04/01/1998 09:00 AM

Computer Engineering

Due to layout or specific physical requirements, macro blocks can be in an arbitrary rectilinear shape. Block packing problem will no longer be limited to the rectangle packing. So far no efficient algorithm has been proposed to solve the general rectilinear block packing problem. This paper presents a novel representation method for arbitrary shaped rectilinear blocks in a sequence pair structure. A sequence pair is feasible if an optimal packing of arbitrary rectilinear blocks can be guaranteed for the given sequence pair regardless of the dimensions of the blocks. In this paper, three conditions are derived on a sequence pair which are necessary and sufficient for a sequence pair to be feasible.

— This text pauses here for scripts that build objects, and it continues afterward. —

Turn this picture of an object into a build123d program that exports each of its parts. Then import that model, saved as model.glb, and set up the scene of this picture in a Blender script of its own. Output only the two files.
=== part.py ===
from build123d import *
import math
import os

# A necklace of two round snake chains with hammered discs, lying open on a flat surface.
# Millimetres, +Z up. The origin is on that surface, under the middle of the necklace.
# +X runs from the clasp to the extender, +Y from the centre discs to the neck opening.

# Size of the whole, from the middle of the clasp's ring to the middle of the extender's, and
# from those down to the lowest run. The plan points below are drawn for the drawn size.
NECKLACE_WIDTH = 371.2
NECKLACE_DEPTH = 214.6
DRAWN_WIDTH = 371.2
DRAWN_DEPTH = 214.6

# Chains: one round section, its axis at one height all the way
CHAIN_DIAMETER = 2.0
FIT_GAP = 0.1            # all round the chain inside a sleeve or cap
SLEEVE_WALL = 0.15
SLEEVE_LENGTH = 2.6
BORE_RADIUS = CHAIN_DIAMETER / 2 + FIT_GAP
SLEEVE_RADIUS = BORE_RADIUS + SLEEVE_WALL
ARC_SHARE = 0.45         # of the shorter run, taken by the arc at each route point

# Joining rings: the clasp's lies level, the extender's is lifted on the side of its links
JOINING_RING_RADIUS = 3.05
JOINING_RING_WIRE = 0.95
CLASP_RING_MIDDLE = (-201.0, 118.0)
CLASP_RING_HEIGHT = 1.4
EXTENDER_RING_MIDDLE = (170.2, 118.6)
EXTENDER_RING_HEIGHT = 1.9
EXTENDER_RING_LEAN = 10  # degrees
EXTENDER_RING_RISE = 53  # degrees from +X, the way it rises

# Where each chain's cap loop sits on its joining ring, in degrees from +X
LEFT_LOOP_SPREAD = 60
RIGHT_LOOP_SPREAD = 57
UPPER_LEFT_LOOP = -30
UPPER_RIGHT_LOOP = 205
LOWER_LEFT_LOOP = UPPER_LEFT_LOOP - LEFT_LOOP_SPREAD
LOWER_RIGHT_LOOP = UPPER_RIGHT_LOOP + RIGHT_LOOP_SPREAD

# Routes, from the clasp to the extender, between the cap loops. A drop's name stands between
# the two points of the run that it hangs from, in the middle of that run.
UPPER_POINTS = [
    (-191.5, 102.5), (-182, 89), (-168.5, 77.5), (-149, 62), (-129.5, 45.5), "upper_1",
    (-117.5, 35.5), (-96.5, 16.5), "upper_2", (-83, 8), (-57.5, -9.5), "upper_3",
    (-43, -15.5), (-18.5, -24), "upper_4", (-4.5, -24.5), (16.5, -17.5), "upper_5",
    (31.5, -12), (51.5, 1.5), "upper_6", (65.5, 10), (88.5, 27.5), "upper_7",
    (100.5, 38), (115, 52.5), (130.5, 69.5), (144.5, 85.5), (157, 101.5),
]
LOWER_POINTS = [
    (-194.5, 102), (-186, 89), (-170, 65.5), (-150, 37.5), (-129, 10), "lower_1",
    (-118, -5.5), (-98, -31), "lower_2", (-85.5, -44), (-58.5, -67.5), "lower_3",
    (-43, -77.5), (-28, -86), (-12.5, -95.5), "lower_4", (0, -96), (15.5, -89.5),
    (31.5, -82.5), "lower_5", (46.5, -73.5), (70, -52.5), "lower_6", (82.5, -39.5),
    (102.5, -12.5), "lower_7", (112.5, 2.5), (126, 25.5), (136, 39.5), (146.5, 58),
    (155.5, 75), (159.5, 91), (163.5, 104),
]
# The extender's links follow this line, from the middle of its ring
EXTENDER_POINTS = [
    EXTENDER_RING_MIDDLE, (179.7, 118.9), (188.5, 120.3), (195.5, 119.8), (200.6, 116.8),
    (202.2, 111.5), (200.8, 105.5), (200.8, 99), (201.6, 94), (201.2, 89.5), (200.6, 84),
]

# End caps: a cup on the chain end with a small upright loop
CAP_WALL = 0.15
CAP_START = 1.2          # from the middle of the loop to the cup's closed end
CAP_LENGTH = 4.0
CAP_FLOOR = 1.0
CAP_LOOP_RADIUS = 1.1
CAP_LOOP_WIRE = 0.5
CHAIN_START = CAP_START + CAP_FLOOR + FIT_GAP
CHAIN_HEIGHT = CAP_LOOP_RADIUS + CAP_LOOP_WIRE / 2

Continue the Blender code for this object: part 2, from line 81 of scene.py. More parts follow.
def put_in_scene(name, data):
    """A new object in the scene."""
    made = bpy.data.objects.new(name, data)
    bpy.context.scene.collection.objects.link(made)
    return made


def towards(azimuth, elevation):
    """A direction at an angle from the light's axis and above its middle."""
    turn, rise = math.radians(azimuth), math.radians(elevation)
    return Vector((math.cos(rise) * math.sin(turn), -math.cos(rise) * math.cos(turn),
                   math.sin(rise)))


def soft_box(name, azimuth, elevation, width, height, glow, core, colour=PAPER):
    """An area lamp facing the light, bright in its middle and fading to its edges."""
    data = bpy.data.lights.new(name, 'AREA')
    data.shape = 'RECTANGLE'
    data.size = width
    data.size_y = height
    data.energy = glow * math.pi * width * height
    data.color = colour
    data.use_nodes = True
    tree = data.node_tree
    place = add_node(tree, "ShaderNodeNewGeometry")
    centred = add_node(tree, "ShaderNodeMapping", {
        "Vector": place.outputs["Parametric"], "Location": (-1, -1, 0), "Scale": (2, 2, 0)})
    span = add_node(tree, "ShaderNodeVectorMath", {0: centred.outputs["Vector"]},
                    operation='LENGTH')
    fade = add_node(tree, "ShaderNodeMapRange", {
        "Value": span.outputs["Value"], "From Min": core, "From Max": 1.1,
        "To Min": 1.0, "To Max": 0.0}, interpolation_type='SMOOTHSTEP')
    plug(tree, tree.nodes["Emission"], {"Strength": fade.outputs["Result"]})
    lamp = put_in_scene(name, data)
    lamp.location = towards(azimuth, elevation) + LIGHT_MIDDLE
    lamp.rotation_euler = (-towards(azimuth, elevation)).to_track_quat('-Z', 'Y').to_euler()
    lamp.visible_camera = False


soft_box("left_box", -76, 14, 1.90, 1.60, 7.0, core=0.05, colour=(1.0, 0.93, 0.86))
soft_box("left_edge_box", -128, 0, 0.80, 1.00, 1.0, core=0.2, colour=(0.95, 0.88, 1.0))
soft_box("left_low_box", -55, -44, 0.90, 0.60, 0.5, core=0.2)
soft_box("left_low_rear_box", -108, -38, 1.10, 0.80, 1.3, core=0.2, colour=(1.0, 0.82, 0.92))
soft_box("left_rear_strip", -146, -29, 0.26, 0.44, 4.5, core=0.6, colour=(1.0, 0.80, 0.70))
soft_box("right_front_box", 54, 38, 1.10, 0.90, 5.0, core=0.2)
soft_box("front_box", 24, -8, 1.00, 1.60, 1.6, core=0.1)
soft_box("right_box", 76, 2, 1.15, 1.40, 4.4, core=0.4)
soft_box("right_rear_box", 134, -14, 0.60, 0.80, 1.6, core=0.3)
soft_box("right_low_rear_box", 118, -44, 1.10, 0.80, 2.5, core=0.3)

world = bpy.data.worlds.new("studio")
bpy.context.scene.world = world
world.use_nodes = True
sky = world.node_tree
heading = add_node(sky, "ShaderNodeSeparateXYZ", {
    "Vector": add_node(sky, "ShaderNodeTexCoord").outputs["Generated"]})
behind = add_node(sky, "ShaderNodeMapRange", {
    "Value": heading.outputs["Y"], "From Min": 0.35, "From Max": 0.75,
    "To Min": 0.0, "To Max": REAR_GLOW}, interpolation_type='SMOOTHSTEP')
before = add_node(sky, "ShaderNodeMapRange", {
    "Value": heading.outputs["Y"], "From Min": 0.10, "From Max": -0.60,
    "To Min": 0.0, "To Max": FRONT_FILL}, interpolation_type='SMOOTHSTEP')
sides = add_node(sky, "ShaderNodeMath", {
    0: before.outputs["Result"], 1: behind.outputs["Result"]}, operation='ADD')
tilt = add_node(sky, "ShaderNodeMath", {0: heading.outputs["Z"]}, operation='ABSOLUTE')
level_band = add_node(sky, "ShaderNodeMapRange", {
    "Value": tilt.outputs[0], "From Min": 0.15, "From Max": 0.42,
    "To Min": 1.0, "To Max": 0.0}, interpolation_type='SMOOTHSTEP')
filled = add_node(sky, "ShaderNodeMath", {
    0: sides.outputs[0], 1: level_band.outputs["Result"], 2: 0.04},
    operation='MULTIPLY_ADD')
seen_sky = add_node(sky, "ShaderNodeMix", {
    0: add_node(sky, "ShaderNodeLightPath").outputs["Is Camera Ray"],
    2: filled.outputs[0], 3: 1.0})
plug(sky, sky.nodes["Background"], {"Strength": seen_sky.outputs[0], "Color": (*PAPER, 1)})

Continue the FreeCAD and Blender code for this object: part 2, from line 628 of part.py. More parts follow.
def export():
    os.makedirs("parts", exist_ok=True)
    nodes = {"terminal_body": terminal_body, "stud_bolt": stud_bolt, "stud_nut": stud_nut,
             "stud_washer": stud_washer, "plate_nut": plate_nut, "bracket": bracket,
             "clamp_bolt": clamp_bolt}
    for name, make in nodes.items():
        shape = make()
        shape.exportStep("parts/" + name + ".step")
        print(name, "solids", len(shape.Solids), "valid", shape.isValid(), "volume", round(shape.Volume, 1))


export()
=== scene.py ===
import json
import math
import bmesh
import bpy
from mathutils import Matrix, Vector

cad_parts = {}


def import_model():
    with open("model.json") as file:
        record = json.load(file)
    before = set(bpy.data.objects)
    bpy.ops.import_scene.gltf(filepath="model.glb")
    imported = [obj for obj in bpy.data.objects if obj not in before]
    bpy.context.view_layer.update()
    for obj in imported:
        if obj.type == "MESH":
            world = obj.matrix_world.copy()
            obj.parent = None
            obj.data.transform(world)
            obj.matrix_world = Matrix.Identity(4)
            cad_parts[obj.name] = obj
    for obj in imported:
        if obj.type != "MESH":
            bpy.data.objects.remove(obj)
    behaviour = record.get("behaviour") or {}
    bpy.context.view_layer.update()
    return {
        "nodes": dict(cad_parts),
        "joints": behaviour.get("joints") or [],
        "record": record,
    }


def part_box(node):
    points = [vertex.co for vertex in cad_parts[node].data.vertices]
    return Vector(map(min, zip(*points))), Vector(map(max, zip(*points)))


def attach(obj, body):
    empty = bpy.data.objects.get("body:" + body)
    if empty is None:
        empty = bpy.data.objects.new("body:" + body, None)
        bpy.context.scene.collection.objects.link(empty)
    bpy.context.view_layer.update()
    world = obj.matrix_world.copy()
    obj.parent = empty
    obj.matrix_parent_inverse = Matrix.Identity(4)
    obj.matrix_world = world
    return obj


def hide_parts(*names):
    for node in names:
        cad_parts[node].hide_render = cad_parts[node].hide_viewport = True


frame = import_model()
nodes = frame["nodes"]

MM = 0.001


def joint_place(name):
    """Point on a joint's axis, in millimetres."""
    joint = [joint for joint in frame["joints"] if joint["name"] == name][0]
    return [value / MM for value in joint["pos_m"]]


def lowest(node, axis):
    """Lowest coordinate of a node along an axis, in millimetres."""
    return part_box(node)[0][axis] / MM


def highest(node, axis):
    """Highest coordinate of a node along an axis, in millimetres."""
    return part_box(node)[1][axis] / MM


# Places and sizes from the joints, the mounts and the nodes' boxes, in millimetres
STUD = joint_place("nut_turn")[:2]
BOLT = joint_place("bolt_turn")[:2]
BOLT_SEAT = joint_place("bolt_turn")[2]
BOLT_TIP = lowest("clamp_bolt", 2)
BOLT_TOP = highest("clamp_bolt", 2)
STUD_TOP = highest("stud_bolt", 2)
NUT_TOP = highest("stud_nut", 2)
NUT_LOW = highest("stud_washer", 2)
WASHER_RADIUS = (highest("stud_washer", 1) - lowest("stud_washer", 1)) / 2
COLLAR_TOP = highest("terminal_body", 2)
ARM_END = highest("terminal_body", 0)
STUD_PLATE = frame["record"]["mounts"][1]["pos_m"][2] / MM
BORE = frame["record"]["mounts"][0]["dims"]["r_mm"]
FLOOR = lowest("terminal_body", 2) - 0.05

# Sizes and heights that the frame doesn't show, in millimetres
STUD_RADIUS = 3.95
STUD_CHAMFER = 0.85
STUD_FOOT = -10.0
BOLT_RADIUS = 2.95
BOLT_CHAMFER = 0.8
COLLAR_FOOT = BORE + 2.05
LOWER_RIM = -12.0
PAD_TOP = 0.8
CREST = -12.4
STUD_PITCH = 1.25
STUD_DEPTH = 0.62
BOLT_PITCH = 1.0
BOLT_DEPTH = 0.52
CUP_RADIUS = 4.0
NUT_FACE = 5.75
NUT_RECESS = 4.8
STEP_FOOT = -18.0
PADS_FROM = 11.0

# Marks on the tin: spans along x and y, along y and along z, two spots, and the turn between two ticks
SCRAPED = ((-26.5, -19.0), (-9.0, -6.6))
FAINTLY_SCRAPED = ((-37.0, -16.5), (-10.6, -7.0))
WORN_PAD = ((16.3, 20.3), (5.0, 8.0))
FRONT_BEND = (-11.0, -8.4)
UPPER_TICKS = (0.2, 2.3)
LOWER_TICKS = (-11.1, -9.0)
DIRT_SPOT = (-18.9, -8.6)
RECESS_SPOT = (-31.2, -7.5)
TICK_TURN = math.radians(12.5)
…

Furthermore this paper shows that there always exists a feasible sequence pair for a packing of convex rectilinear blocks. As such, the optimal solution for convex rectilinear block packing can be found by exhausting the finite number of feasible sequence pairs. Three sequence pair operations are developed to incrementally change a solution. Each operation takes linear time and generates a feasible sequence pair. An important theoretical result demonstrates that the optimal solution can always be reachable through a finite times of the sequence pair operations. Therefore a stochastic search based on the three operations can search the feasible solution space both continuously and exhaustively. In such a way, for the first time, the arbitrary shaped rectilinear block packing is solved by using a sequence pair structure.